Submitted by Jeffrey Snider via Alhambra Investment Partners,
Looking For The Next One; Part 2, Finding Risk Rather Easily
As noted in Part 1, The Fed sees no risks of bubble trouble because they are looking at it all from the 2008 perspective. That is completely wrong-headed; if there is a “next one” it will have nothing to do with subprime mortgages, or even mortgages and real estate. By March 2007, the conventional estimate is that there were $1.3 trillion in subprime mortgages outstanding, all of which caused inordinate decay in liquidity and pricing through wholesale mechanisms that turned out to be disastrously self-feeding and often contradictory (as an example, tranche pricing through correlation trading where correlation estimates were based on CDS prices derived from liquidity in hedging demand which traced back to tranche pricing). Everyone seems to simply assume that the subprime problem ended in 2008, if only by crash.
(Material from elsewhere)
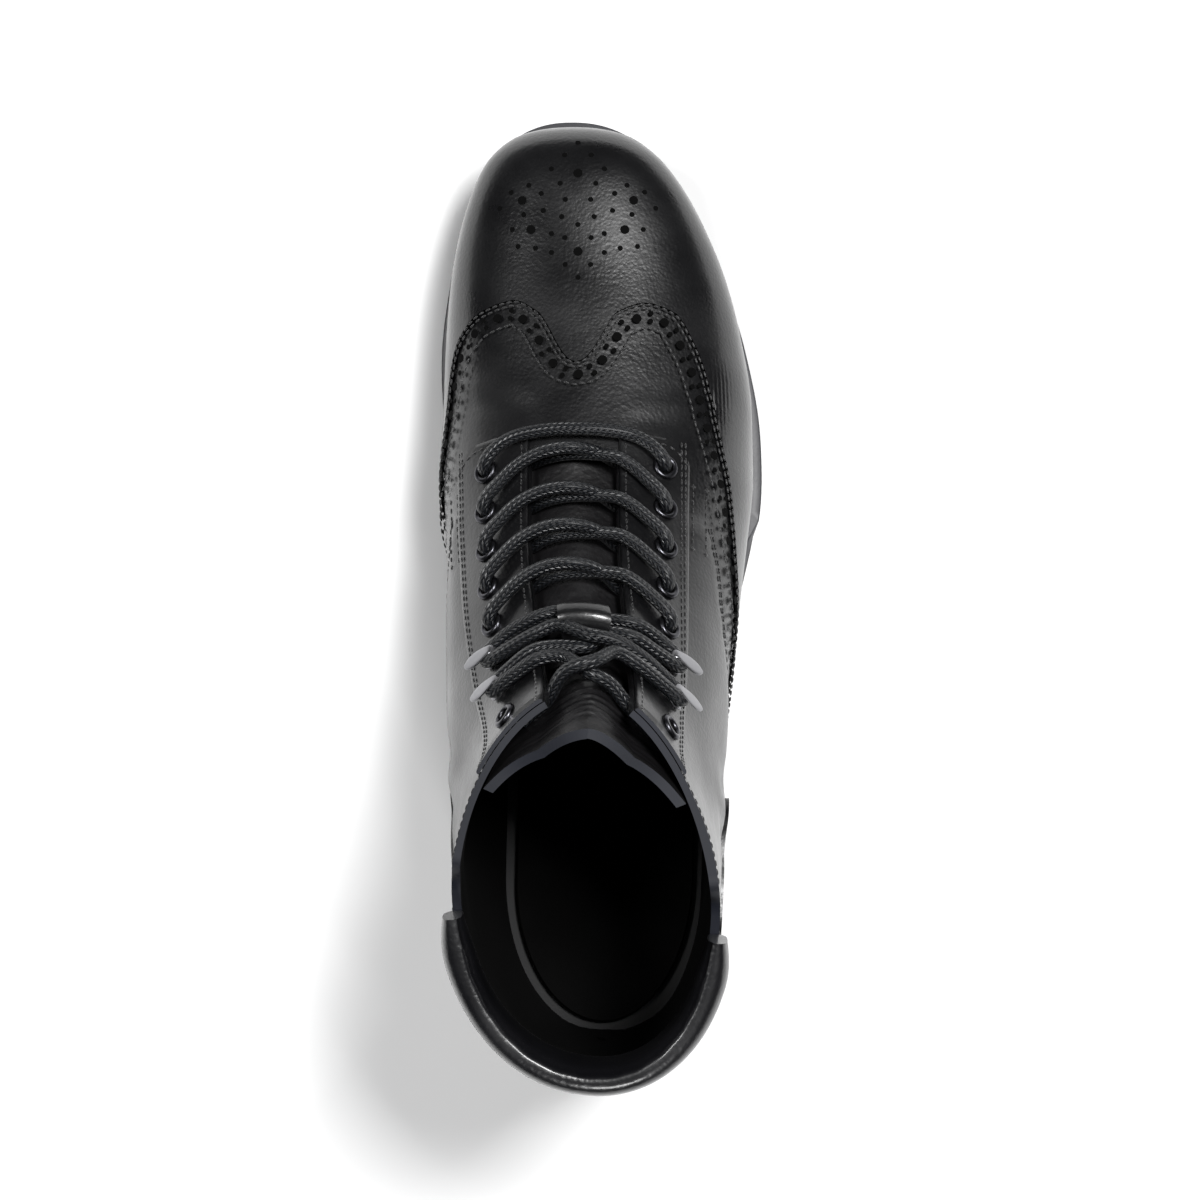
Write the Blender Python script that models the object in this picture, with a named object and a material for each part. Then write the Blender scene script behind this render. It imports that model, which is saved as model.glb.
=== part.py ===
"""A right-foot lace-up boot with a wing tip, standing on its rubber sole.

The toe points along +Y, the outer side of the foot is +X and the ground is Z = 0. All sizes here are
millimetres and are turned to metres when a mesh is made.
"""
import functools
import math
from collections import namedtuple

import bmesh
import bpy
import numpy as np

for old in list(bpy.data.objects):
    bpy.data.objects.remove(old)

MM = 0.001

# Driving sizes of the last and the sole
SOLE_LENGTH = 305.0
TOE_TIP_Y = 158.0
BALL_WIDTH = 105.3
HEEL_SEAT = 32.0
UPPER_HEIGHT = 118.0
WALL = 2.0
CLEAR = 0.3

# Sole edge, from outside to inside, and the sole's heights
RIM = 3.4
GROOVE = 1.2
BEAD = 1.3
BEAD_ROOM = 1.1
GROOVE_DEPTH = 1.6
BEAD_HEIGHT = 1.5
WELT_END = 0.60
RIM_THICKNESS = 4.0
SIDE_STEP = 1.0
WAIST_UNDERCUT = 3.2
TREAD_EDGE = 1.6
HEEL_STEP = 0.9
TOP_LIFT = 6.5
HEEL_BREAST = 0.272
BREAST_HOLLOW = 0.016
INSOLE = 3.0
INSOLE_ROOM = 4.0

# The throat, the facings and what is laced through them
THROAT_HALF = 14.0
THROAT_ROW = 9.2
TOP_ROW = 22.0
FACING_INNER = 43.0
FACING_OUTER = 38.0
FACING_FRONT = 8.85
FACING_CORNER = 0.45
CAP_FOOT = 3.2
CAP_COLUMNS = 2
CAP_EASE = 0.6
CAP_EASE_HEIGHT = 7.0
COUNTER_FOOT = 0.90
COUNTER_LIFT = 0.8
COUNTER_LEVELS = 3.0
COUNTER_HEEL = 0.98
COUNTER_HEIGHT = 46.0
COUNTER_EASE = 0.9
OVERLAY = 1.2
EYELET_LINE = 29.0
FIRST_EYELET = 4.0
EYELET_PITCH = 15.0
EYELET_SIDES = 8
LACE_SIDES = 2
LACE_SLANT_ROWS = 0.35
LACE_LOW = 2.0
LACE_LOW_KEPT = 0.6
LACE_OVER = 2.6
LACE_EDGE_GAP = 0.6
HOOKED_REACH = 0.8
STRAND_POINTS = 8
EYELET_ROWS = 5
HOOK_ROWS = 2
EYELET_OUTER = 8.4
EYELET_BORE = 4.6
EYELET_RISE = 0.9
LACE = 4.2
HOOK_LENGTH = 9.5
HOOK_WIDTH = 5.0
HOOK_RISE = 4.2
HOOK_PLATE = 0.9
HOOK_FOOT = 0.42
HOOK_NECK = 0.4
HOOK_NECK_WIDTH = 0.62
HOOK_BEND = 0.8
HOOK_FLARE = 0.5
HOOK_WIDEST = 0.6
HOOK_TIP = 0.5
EYELET_FOOT = 0.4
CUT_STEPS = 30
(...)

That is true but only of mortgages. Deleveraging is myth as debt has still expanded, and greatly, just not in the same exact places. There are certainly auto and student loans that have exploded exponentially, especially in subprime categories, but if there is another credit bubble now, the third, it is undoubtedly corporate debt. The FOMC looks at corporate credit spreads being narrow and yields being low as a measure of its own success with QE, but that largely misses the real risks in such a condition – junk bonds are not meant to yield 5% or 6% because there is absolutely no cushion to that price!
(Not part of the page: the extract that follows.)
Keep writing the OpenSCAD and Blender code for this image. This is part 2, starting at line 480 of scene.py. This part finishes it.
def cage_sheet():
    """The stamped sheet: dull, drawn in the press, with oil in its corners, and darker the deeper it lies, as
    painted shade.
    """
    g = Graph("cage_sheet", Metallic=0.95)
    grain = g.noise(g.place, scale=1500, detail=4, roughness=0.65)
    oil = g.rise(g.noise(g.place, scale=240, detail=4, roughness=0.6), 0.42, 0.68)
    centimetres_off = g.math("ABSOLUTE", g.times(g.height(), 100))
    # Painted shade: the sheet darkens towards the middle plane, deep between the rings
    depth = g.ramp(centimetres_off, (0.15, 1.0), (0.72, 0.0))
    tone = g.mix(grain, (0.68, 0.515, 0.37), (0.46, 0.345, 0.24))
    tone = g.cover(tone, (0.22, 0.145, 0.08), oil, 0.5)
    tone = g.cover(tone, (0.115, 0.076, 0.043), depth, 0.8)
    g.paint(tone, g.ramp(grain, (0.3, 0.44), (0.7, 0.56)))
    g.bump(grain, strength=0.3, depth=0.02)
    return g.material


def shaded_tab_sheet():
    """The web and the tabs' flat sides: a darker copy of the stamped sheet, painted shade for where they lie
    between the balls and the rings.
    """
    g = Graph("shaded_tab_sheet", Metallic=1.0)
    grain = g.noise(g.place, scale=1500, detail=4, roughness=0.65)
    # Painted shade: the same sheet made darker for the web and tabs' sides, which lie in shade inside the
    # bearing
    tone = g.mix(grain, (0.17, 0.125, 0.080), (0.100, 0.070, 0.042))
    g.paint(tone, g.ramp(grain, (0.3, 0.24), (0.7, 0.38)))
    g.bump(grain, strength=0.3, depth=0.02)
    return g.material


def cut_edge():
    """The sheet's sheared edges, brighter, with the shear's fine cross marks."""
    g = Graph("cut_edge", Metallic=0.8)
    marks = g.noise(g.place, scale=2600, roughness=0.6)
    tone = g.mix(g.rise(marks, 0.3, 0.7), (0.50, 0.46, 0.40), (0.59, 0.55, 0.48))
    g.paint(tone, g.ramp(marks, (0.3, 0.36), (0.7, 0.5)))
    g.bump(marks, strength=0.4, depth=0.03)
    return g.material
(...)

A junk bond that yields 12%, as it had historically, offers some interest cushion to the pricing in principle – that was the whole point of junk bonds to begin with, the basic financial factor of risk/reward to be gainfully compensated by recognizing and pricing much higher credit risk. Thus, if a junk bond issuer were to start trending toward negative factors it wouldn’t necessarily offer a disruptive circumstance as prices typically were not exaggerated until the very end closer to default. A junk bond issued at 5.5% offers absolutely no cushion, and worse, the entire predicate position of junk bonds at 5.5% is endless liquidity which artificially caps default rates at historical lows, self-feeding the upward trend in prices (if the weakest companies can get financing easily, they don’t default where they may have before but that does nothing to change their business circumstance especially in a weak economy). In other words, the fact of the corporate debt bubble is that it will, in the end, push defaults together into a single event rather than allow them to be interspersed more organically. Worse, the more that artificial impediment to creative destruction seeps the less of a rebalance there is in pricing.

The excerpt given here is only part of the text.